Aptly timed and warmly received ‘These Days – ‘The Manchester Peace Song Cycle’ is tender look back at the history of Heaton Park. The story is told through the eyes of the two metal lions (Amelia & Arthur) who first appeared 1799 and ‘stand’ guard at the park’s south entrance.
This work premiered in 2018 and has been described as ‘an example of what music and theatre can do to celebrate and learn from the best of our past’.
The program guide describes this piece as ‘…a modern classical fusion of music, poetry and drama’. In this respect this performance delivers. Set in Heaton Park and spanning a single day from sunrise to sunset we’re invited to take a closer look at history of the park. A history that initially seems familiar: kite flying, family picnics and leisurely walks. The other history, however, is one where the park plays host to: suffragette rallies and alleged attacks; a World War I Army Recruitment Camp; and a RAF base in 1939. As well as this the park was centre stage with visits from William Grimshaw (performing his Gramophone concert); Pope John Paul II and later when Oasis held sell out concerts at the venue.

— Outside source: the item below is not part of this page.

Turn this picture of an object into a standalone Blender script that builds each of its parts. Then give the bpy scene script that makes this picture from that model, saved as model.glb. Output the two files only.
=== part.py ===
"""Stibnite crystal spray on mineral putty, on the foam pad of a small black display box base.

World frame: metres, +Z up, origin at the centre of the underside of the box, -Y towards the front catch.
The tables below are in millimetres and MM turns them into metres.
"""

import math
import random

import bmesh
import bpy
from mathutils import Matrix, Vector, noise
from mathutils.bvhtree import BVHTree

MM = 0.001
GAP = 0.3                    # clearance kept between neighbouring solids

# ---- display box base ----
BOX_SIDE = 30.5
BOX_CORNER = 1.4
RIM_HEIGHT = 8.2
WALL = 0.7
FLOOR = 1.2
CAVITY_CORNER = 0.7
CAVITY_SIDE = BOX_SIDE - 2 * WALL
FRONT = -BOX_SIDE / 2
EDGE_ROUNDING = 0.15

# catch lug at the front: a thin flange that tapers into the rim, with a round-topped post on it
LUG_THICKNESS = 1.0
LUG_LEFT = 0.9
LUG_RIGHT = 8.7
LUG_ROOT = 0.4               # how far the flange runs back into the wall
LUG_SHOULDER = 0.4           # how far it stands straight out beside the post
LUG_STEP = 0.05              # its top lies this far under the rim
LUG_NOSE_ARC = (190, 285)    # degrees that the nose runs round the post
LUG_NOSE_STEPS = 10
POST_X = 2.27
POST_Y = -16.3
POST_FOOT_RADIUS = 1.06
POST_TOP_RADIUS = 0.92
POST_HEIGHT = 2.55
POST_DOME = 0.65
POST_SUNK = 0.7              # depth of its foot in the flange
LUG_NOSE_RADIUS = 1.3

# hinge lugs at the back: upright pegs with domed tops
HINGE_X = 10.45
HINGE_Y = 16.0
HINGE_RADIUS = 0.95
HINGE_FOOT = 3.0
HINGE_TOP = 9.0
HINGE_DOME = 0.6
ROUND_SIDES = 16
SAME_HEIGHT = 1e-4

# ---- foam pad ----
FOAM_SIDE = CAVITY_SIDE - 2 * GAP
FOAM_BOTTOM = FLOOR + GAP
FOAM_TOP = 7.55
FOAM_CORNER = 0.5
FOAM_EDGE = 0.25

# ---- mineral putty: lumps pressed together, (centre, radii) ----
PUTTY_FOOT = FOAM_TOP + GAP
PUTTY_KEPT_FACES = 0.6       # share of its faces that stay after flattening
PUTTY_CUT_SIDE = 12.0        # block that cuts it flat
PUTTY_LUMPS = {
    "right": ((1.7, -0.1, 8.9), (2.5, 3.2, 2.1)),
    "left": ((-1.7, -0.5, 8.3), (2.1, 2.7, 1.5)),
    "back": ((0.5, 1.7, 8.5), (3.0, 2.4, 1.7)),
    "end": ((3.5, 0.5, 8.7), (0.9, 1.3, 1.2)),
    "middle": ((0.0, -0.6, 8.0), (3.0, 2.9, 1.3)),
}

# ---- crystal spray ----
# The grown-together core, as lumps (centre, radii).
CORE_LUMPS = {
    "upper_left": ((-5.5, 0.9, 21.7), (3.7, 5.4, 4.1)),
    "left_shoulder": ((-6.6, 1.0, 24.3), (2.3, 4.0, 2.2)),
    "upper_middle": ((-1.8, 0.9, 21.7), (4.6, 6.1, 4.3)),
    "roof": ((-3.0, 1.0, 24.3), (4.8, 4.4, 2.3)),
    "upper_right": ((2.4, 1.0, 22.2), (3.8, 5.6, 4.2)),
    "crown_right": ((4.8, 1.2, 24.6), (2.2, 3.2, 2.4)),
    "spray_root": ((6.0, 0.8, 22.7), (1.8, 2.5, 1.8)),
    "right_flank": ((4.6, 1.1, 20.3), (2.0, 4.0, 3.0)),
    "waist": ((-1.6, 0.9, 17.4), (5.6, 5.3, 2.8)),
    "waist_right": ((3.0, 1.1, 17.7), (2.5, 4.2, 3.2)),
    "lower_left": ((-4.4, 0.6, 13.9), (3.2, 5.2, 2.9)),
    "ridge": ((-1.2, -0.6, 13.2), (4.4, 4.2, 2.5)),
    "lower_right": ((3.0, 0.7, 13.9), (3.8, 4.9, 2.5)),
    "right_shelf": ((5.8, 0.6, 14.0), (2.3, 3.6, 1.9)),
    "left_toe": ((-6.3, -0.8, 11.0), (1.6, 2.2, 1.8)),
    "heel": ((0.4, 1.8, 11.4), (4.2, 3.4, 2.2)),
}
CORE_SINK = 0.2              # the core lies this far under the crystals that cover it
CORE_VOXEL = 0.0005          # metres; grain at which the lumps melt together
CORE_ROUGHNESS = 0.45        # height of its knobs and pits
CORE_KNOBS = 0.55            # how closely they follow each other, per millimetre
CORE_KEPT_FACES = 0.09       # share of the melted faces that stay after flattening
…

While waiting to enter Manchester Cathedral, a building whose majestic ornateness I’ve always admired, we were treated to the sounds of voices singing – this immediately set the tone for the evening by transporting us back in time. Once the evening commenced an approximately 20 strong child choir sings with a musical accompaniment. My one criticism here is that (rather ironically) I wish the acoustics could have been better. At odd intervals it was slightly difficult to clearly interpret what was being said or sung. Nevertheless, above the stage carefully curated images of the park’s past were projected. Grainy sepia photographs charting the park’s progress through the years.

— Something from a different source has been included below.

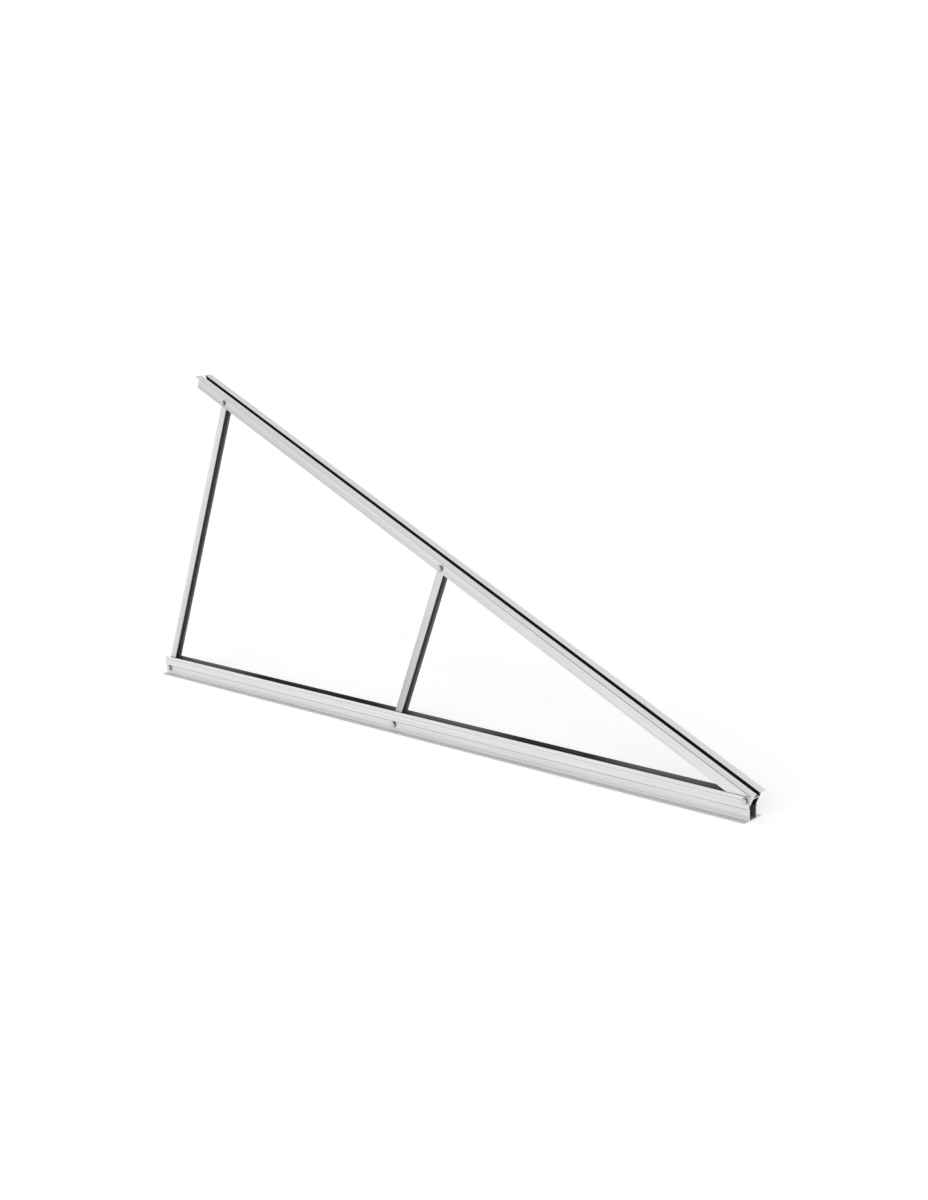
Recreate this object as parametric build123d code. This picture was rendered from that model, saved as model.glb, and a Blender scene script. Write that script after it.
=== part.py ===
"""Triangular aluminium support frame that tilts two rows of solar modules on a flat roof or on the ground.

A base rail lies flat and takes ballast or anchors along its foot flanges. A slotted top rail runs from the
toe of the base rail up to a tall rear strut and is held halfway by a short front strut. Five M8 bolts, each
with two washers and a lock nut, clamp the four members into a rigid triangle.

Millimetres. X runs along the base rail towards the toe, Y across the rails, Z up. The origin is on the
ground, at the middle of the frame's footprint box.
"""

from build123d import *
import math
import os

# ---- driving dimensions -------------------------------------------------------------------------------

TILT = 25.0                   # slope of the top rail, degrees
FIT_GAP = 0.3                 # play on each side where one profile slides inside another

BASE_LENGTH = 2330.0
BASE_WIDTH = 70.0             # over the foot flanges
BASE_HEIGHT = 60.0
BASE_PLATE = 2.5              # thickness of the foot plate
BASE_WALL = 2.5
STEP_HEIGHT = 29.4            # underside of the shoulders where the channel widens for the top rail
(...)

By far the most poignant sections of the evening were when the actors gave earnest interpretations to historical events. The first of these was the retelling of the Manchester Pals Army Camp. War is declared and young men with their lives ahead of them were called upon to be patriotic and enlist.
I, like many others, studied this in school many years ago and I’d even heard of the Manchester Pals – what I didn’t know was that their army camp was at Heaton Park. Many of these recruits never returned and a proportion of those who died left loved ones at home. This was tenderly articulated on stage when we were presented with war widows sharing their stories through song. Women had responded to the call to step into the roles left behind by the absent men fighting abroad. Parallel to this the very same women reacted to the persistent failure of a bill in Parliament that would have allowed women to vote. Heaton Park again had a role to play here when Suffragettes held some of their rallies here. Perhaps, more controversially, Suffragettes where suspected of being behind arson attacks on the both the Heaton Park bowls house and the nearby station.
★ ★ ★ ★
Throughout the evening the stories are told eloquently through song, projected images, dance and a touching libretto by Manchester poet, Tony Walsh. Together this combination, as seen through the eyes of the faithful Amelia and Arthur, invites us to consider what they (Amelia and Arthur) would think of how far we’ve progressed since they arrived. Are we a more compassionate society? Has the sacrifice suffered over two World Wars taught us anything? The night ends positively with a rallying call to us all visiting the park to have open minds and hearts; and to fly kites not drones. Overall, this was a poignant and educational way to end Remembrance Sunday.
Feelgood Theatre presented These Days – The Manchester Peace Song Cycle at Manchester Cathedral on 10 November 2019.